Spanish frustration at the perception of moving goalposts and the possibility of loose briefing from UK officials could have risked the post-Brexit Gibraltar status, according to Mr Raab’s allies. Details were needed quickly about what had been said when.
But in Mr Tolley’s view, whatever happened behind closed doors amounted to intimidation.
The story has another quirk. Earlier this year, The Telegraph revealed that Boris Johnson told the investigation he once warned Mr Raab about his behaviour.
Could this have been the trigger for that warning? On Nov 20 2020, the month in which Mr Elliott was called back to London, Mr Johnson, then the prime minister, was under pressure on another proprietary issue when he lost his ethics adviser.
Sir Alex Allan resigned when Mr Johnson refused to sack Priti Patel as the home secretary after a formal investigation found evidence that she bullied civil servants.

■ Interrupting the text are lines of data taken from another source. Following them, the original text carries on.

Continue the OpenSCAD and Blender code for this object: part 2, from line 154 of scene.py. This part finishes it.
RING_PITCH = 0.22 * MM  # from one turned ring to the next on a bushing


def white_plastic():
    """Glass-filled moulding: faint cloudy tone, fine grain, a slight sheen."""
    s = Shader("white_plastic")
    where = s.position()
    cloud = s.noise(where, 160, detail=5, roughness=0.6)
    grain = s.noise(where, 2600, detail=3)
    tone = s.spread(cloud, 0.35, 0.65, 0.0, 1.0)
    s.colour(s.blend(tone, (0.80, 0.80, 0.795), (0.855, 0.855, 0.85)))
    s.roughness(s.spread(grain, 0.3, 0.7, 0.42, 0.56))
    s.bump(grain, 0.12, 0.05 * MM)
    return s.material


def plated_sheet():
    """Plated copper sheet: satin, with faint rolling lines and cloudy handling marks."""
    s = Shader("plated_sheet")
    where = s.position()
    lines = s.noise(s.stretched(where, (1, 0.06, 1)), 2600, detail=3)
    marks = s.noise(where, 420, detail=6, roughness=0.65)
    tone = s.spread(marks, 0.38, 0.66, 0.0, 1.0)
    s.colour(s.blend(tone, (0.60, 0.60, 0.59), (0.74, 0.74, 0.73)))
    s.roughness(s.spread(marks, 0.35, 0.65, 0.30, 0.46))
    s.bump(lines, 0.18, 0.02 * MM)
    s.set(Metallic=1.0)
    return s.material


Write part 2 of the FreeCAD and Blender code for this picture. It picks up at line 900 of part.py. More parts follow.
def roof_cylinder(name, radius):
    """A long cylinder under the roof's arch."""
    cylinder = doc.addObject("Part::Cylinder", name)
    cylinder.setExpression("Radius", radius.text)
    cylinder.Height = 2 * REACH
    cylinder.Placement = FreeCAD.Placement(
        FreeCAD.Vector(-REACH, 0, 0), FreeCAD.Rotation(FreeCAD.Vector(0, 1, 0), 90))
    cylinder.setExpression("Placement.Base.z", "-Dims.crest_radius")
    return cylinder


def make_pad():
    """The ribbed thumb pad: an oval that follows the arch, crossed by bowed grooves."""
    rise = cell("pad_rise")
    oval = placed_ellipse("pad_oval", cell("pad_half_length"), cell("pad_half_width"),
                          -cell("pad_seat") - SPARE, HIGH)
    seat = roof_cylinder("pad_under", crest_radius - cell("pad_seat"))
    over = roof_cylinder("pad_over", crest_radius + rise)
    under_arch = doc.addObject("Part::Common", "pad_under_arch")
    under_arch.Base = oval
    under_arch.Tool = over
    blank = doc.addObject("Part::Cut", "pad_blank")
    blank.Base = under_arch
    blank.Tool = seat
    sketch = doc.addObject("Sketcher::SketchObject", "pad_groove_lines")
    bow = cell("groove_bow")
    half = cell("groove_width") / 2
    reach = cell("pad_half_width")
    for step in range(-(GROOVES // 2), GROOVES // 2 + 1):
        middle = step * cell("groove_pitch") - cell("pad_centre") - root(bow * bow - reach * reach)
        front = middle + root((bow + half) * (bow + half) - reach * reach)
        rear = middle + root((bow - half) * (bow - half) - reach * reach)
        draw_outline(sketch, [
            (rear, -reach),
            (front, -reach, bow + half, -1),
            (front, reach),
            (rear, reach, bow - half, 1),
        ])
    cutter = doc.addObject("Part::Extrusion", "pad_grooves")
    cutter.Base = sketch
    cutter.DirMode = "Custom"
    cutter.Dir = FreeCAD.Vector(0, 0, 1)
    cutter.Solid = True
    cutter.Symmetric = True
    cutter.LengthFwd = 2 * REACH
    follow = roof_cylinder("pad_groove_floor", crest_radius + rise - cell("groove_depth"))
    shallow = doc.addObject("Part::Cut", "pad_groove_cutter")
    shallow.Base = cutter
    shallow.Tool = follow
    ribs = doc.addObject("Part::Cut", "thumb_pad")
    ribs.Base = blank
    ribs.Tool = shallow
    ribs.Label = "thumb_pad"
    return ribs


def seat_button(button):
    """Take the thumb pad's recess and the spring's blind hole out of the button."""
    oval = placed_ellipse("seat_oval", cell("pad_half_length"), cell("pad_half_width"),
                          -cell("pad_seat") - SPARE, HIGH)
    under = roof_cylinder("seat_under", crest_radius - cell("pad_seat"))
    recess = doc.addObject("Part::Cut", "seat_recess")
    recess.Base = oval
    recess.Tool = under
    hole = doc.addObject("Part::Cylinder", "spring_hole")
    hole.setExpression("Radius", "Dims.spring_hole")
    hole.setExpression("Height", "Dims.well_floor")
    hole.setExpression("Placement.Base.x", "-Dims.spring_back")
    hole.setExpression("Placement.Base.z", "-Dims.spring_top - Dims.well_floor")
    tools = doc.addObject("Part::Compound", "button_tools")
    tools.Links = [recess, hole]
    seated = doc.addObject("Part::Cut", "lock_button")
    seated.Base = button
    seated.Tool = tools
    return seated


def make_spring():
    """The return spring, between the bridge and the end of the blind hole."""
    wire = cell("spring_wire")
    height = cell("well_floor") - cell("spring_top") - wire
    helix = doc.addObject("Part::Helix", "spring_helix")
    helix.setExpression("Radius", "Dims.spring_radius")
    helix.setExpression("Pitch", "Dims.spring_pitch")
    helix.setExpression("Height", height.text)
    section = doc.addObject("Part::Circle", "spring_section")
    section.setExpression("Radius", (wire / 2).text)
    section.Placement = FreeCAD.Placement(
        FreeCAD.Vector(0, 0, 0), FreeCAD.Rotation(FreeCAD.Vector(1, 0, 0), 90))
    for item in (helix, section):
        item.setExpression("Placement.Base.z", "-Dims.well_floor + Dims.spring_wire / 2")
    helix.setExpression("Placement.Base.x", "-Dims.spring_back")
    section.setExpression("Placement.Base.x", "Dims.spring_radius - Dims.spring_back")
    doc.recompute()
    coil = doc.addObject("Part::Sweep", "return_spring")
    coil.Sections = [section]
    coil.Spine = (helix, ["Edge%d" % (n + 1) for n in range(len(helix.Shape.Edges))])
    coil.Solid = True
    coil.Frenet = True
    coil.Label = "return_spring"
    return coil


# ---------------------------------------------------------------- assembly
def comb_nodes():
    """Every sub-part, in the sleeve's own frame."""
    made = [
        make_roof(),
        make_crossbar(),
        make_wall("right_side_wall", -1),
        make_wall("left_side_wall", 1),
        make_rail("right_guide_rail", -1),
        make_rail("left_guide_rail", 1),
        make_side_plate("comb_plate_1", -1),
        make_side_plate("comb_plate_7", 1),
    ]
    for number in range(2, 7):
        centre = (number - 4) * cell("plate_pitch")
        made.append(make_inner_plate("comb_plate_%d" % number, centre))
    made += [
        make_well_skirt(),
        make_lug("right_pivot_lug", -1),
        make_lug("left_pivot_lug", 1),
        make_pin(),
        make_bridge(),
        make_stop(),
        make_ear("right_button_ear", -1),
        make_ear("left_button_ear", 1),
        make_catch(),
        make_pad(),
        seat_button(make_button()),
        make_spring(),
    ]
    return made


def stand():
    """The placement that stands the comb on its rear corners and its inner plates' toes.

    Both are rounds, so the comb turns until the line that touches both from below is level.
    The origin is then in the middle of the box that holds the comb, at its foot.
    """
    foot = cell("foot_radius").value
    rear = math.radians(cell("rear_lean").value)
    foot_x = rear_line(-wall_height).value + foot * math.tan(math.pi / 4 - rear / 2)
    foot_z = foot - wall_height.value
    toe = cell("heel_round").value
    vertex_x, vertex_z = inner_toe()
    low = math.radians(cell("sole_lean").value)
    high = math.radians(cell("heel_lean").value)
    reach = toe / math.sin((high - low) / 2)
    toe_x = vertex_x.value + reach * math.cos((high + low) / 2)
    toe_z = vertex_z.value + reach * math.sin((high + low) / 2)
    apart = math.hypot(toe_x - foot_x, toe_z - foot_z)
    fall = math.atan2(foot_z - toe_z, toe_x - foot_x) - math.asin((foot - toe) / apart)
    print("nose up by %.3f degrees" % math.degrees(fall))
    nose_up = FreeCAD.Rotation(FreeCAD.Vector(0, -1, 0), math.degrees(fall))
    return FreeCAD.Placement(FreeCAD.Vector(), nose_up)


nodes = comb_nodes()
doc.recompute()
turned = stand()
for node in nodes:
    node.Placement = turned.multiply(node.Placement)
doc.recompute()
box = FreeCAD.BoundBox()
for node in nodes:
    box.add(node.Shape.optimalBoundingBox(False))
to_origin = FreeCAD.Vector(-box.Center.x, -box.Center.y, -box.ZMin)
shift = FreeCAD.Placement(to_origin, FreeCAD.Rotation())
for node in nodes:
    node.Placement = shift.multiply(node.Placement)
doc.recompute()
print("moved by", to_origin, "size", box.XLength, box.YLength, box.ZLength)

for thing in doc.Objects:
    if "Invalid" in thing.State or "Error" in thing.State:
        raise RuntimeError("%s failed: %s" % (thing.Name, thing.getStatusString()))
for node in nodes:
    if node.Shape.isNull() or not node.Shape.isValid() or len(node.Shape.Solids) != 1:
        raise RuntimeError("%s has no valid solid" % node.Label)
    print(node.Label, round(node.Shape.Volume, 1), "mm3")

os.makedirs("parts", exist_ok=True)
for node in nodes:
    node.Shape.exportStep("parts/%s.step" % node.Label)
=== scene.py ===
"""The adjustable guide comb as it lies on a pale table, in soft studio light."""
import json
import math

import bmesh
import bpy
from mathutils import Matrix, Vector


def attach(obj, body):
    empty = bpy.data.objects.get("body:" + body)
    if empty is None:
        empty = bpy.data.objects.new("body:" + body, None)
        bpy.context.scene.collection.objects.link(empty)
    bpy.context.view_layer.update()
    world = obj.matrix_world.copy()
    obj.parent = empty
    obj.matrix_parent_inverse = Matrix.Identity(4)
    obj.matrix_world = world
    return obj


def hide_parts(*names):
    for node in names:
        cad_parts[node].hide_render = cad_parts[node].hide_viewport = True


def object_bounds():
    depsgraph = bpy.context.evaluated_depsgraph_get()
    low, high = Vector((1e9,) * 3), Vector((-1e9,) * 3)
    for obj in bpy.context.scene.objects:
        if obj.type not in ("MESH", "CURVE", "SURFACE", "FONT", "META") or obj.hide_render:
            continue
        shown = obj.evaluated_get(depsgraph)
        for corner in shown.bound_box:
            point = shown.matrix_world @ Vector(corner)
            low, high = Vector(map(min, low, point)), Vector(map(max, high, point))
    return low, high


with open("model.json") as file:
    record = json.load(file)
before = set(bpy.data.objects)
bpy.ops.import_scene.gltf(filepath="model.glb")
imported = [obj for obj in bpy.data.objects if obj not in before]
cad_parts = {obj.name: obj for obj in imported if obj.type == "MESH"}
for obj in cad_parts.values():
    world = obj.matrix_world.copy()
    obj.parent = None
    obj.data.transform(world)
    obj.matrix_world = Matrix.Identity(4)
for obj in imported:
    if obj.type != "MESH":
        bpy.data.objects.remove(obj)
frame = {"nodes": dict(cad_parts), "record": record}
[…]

Ms Patel always denied bullying claims.
Did Mr Johnson warn Mr Raab of his behaviour, but take no further action, around this time? It is not known. A source close to Mr Johnson declined to comment on what issue prompted his discussions about behaviour with Mr Raab.
The Foreign Office complaint was one of two that Mr Tolley upheld in his 48-page report, published after Mr Raab had announced his resignation.